▶ _What to do_: Output exactly the lines from the line with "Model this object" through the end of the records below. Include nothing else.

Rows from a 3D modeling dataset

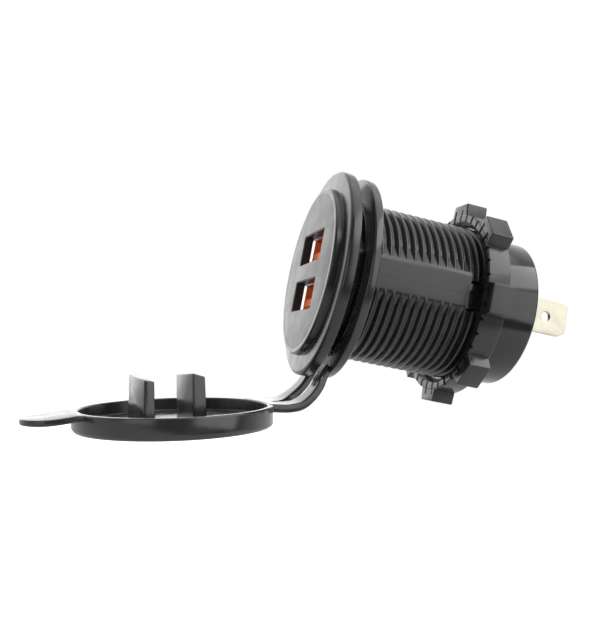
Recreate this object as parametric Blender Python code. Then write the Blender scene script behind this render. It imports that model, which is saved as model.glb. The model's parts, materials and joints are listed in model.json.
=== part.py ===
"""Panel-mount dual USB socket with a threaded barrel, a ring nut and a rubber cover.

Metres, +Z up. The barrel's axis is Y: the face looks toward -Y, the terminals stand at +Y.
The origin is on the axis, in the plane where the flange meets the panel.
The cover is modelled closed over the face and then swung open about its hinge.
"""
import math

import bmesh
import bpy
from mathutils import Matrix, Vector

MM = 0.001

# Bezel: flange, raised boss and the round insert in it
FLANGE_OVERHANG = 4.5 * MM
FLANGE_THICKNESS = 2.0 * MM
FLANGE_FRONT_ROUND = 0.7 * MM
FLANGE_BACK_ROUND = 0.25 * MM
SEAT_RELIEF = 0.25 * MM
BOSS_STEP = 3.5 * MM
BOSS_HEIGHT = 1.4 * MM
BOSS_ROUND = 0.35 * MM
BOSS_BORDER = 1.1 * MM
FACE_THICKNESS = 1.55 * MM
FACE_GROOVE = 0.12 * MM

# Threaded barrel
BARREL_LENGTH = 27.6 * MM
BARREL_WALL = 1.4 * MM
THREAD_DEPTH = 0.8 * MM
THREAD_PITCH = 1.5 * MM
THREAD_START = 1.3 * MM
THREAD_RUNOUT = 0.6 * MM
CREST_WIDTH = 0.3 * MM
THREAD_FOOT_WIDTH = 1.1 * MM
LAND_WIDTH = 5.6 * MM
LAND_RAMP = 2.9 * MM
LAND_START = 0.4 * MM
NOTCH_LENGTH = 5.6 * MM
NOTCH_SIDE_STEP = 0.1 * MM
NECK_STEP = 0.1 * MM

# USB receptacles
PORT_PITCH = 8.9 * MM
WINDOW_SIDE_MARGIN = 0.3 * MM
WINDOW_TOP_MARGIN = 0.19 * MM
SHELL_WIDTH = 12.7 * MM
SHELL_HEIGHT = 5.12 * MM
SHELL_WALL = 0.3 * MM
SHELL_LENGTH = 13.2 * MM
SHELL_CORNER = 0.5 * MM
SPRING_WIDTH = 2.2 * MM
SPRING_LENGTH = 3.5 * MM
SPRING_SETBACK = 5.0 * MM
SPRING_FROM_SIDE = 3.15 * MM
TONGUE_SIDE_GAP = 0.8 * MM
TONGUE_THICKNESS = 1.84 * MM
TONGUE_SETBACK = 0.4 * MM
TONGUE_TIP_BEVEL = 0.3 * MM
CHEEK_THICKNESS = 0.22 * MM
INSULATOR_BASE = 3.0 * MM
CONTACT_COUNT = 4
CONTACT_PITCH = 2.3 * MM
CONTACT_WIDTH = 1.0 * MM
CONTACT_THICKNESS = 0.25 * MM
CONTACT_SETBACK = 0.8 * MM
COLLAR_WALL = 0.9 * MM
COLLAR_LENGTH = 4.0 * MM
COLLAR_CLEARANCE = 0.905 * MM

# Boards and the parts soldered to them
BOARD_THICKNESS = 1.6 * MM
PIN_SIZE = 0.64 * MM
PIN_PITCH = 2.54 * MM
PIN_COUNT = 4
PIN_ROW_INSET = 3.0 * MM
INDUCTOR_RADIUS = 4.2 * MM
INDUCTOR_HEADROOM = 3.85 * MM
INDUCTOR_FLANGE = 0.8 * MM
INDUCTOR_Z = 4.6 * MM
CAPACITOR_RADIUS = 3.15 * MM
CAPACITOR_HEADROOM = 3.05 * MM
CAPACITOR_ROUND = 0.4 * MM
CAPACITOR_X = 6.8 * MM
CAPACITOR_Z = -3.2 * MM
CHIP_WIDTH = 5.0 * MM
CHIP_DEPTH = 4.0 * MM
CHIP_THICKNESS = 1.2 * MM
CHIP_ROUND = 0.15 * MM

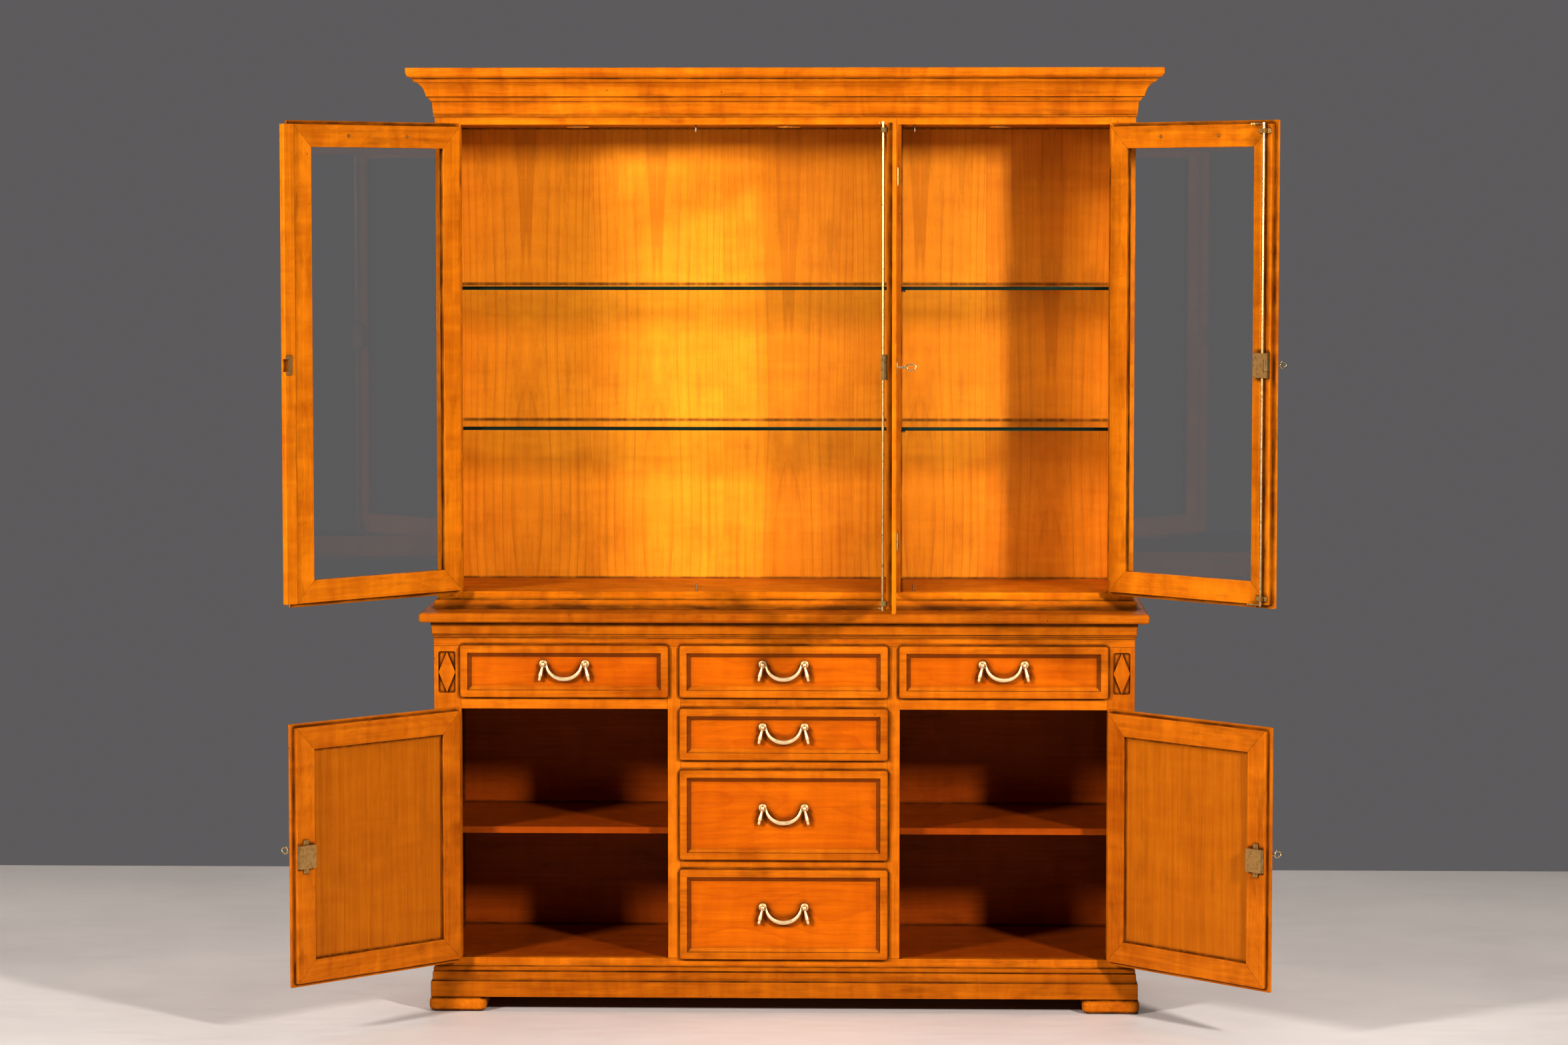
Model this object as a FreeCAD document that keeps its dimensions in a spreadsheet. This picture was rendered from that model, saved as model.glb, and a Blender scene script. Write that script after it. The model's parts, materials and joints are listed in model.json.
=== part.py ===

▶ _Task output_:
Model this object as a FreeCAD document that keeps its dimensions in a spreadsheet. This picture was rendered from that model, saved as model.glb, and a Blender scene script. Write that script after it. The model's parts, materials and joints are listed in model.json.
=== part.py ===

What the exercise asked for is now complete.